It turns out, the company that owns the Mid-Continent Limestone Quarry a mile above Glenwood Springs has not been able to prove it is selling valuable limestone. And the Department of the Interior last week said it must apply for a new permit — with more strict environmental scrutiny — to continue operating the 16-acre quarry on a ridge above town.

It’s the latest hurdle — and possibly a fatal blow — for a money-losing mining company with big plans.

The Interior Department on Jan. 3 sent a letter to Greenwood Village-based Rocky Mountain Industrials, or RMI, announcing that the agency has determined it is mining “common variety” limestone at the quarry, which is not authorized, and the company must stop operations and pay the government royalties for the value of the minerals it has mined over the past six years. 

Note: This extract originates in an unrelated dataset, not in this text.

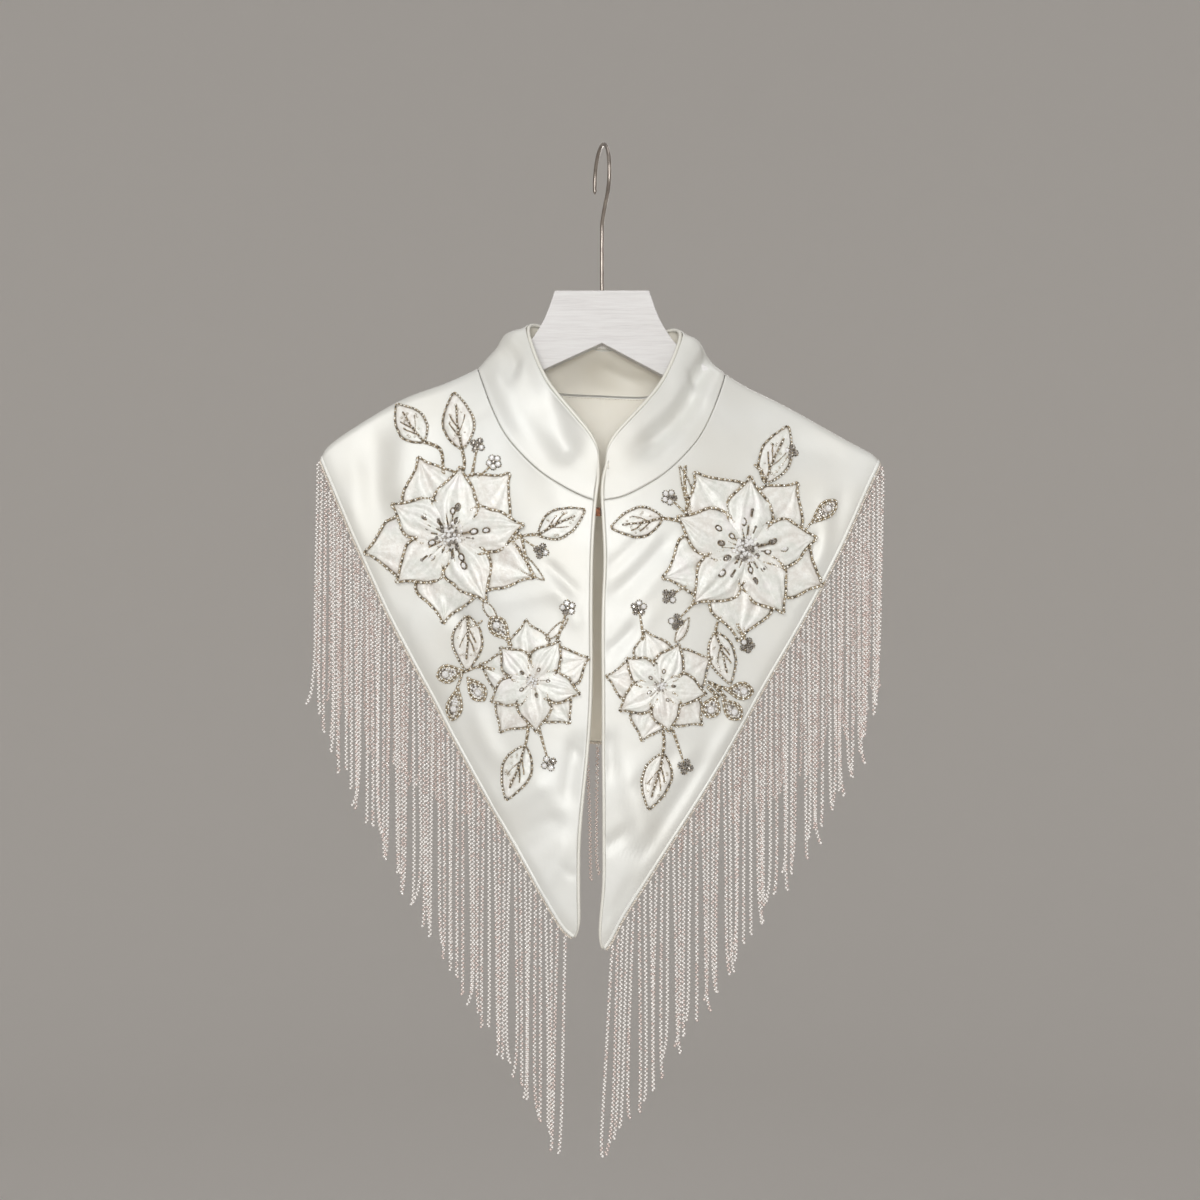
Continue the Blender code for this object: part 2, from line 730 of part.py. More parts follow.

The company bought the mine in 2016 and two years later announced plans to expand to more than 400 acres. RMI argued that the 1872 Mining Act should allow the company’s expanded mining of high-grade limestone to proceed while paying lower royalty rates and facing fewer environmental regulations. 

The expansion plan has faced ardent local opposition, with few wins for the mining company, which also owns a 620-acre rail terminal park east of Denver International Airport. The company’s larger plan is to ship limestone for concrete from Glenwood Springs to the railpark for use in Front Range projects.

A year ago the Bureau of Land Management, which is reviewing the RMI expansion plan, determined there was nothing particularly special about the limestone being mined at the Mid-Continent Quarry. The agency’s 205-page Determination of Common Variety study, which  began in 2019, found that minerals mined from 44 mining claims owned by RMI were used for asphalt shingles, rip-rap, backfill and construction boulders. That use is considered “common variety” and not protected by the 1872 Mining Act. 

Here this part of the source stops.